The Icons - Leather Jacket
THE LEATHER JACKET
Journalist Polly Vernon may not be able to pinpoint the exact moment a leather jacket changed her style choices for good, but that doesn’t mean her relationship with the cool-girl icon is any less meaningful.


You’d think I’d remember my first ever leather jacket. Given how central that one piece has become to the greater concept of My Look. You’d really think I’d remember that. Imagine, perhaps, that on trying one on for the first time, on contemplating my freshly, formatively, leather jacket-adorned reflection in a dressing room mirror, I would have felt the earth shift on its axis, heard a faint but unmistakable chorus of angels’ voices raised in awe, or otherwise experienced the moment for what it was — an epiphany, a true fashion epiphany!
But I didn’t. I can’t.
All I can tell you is, one day, there were no leather jackets in my world/aesthetic frame of reference — the next, there were about 17, and I simply could not envisage getting dressed without them.
Leather jackets, though! Leather jackets! The exact point where toughness meets chic, where structure and rigor meets stylish abandon (with a top note of danger), where James Dean meets Francoise Hardy, and practicality — deathless cool! The sheen and the armor of them, the casual, unmistakable luxury, the potency, the everyday drama!
Name a single other piece as flexible, as reliable, as glamorous! As capable of transitioning day to night, spring to summer, of calming an otherwise too-flouncily-feminine sundress or toughening up a sexy slip. The only piece that makes as much sense with jeans (skinny, 501, barrel leg, flare) as it does high-waisted tailored trousers. Casually imbuing a tracksuit with formality, making short-shorts feel that extra bit less exposing, yet (somehow) no less daring… I speak as a woman who has successfully layered a biker jacket over a Prince of Wales check blazer, and (on an entirely other occasion, I hasten to add) a gold bikini.

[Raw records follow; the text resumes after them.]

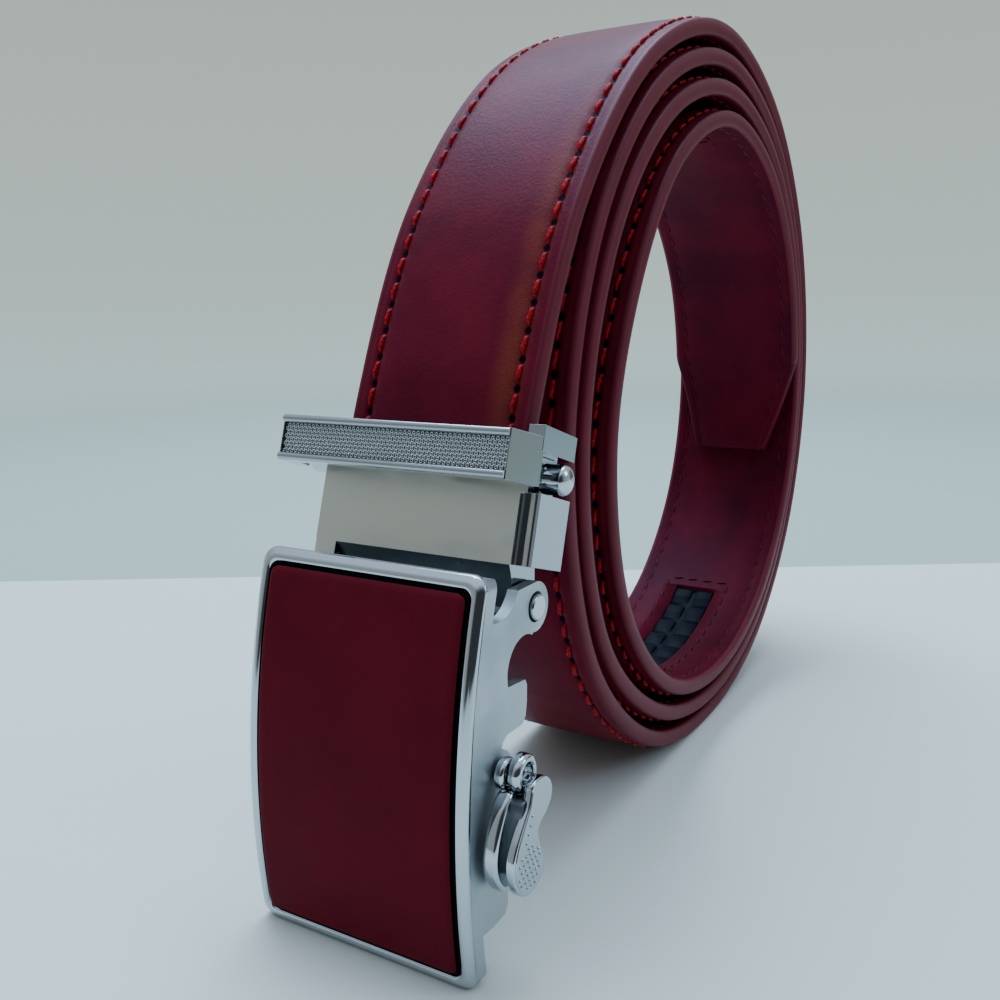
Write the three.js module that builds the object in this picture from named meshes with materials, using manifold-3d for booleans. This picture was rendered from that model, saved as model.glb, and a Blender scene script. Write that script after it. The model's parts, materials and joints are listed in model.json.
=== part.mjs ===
// Ratchet belt: a leather strap wound into a standing coil, with its automatic
// buckle hanging at the front of the coil. Millimetres, +Z up, X across the strap,
// -Y to the front. The origin is on the floor, under the centre of the coil.

import * as THREE from 'three';
import { mergeVertices } from 'three/addons/utils/BufferGeometryUtils.js';
import Module from 'manifold-3d';

const wasm = await Module();
wasm.setup();

// Driving dimensions, in millimetres and degrees.

// Strap
const strapWidth = 30;
const strapThickness = 3;
const strapEdge = 0.5; // chamfer along the strap's four long corners
const tipLength = 22; // length of the taper at the free end
const tipWidth = 17; // width of the blunt end

// Coil
const coilReach = 64.3; // centre of the coil to the outer face of its lowest turn
const floorPress = 0.3; // how much the leather is pressed flat where it stands
const layerGap = 1; // usual air gap between two turns
const sideDrift = 1.6; // how far the turns creep to the lever's side, from clamp to tip
const tipAngle = -18; // where the free end stops, at the back inside the coil

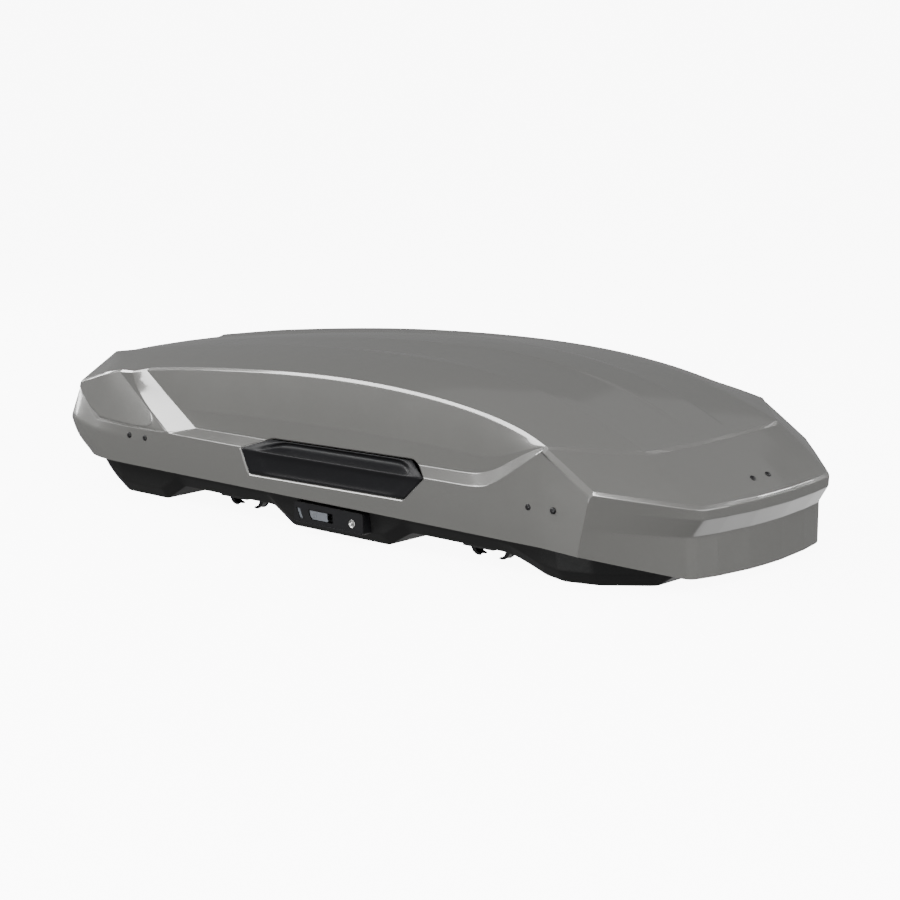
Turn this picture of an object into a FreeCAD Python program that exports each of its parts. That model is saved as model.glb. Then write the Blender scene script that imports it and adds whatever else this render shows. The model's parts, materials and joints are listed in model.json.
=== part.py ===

I cannot tell you exactly when I began my long-standing affair with the leather jacket, but I can tell you about those jackets I have loved and… not lost, so much as: eBayed or charity shopped. There was a black, collarless jacket, circa 1999, which owed more than a little to the influence of David and Victoria Beckham, who’d only just worn matching ones on the front row of the Gucci show. There was the Kate Moss for Topshop jacket (mid 00s), fitted, pre-battered, with an asymmetric zip and leopard-print lining (obviously). Then the shrunken teal one, which I liked to shoulder shrug over a big, bulky navy jumper, black leggings and ballet flats (2008 – 2009). Oh! And how could I forget the all-over studded one, which weighed a ton but made up for it in pure impact. The faux snakeskin, the hand-painted naked tattoo-looking lady one, the white one with the black lapels, the quilted leather puffa, the one with a classic black leather torso and patchwork denim arms… the list goes on.
What of the ones I’ve kept? The cropped Acne with the detachable shearling collar, on which I steeled myself to spend much more than I could technically afford, well over a decade ago. But good on me! Because I still wear it now; oh, it was so worth the funds! The big, bulky oversized J Brand one, nearly 10 years old itself, which creates a silhouette of considerable drama, and generates envy every time it accompanies me out. The longline slim fitting Anine Bing with the flashy brass zips, which I consider the most Parisienne of my collection (it’s definitely a lady, that jacket, a haughty one with a sharp tongue and the capacity to damn you with a flick of a… sleeve). As for the more recent additions: there’s the black leather Iris & Ink in all its glory, quickly proving as sharp and useful a piece as any which came before it (added points for invoking Rachel Greene circa ’97). It’s an extensive collection, which is why I have dedicated an entire sub section of my wardrobe to it. My leather jackets dangle, there; insouciant and sexy, potent and pleased with themselves, as well they might be.
I am entirely confident that there will be more to come. I can’t wait.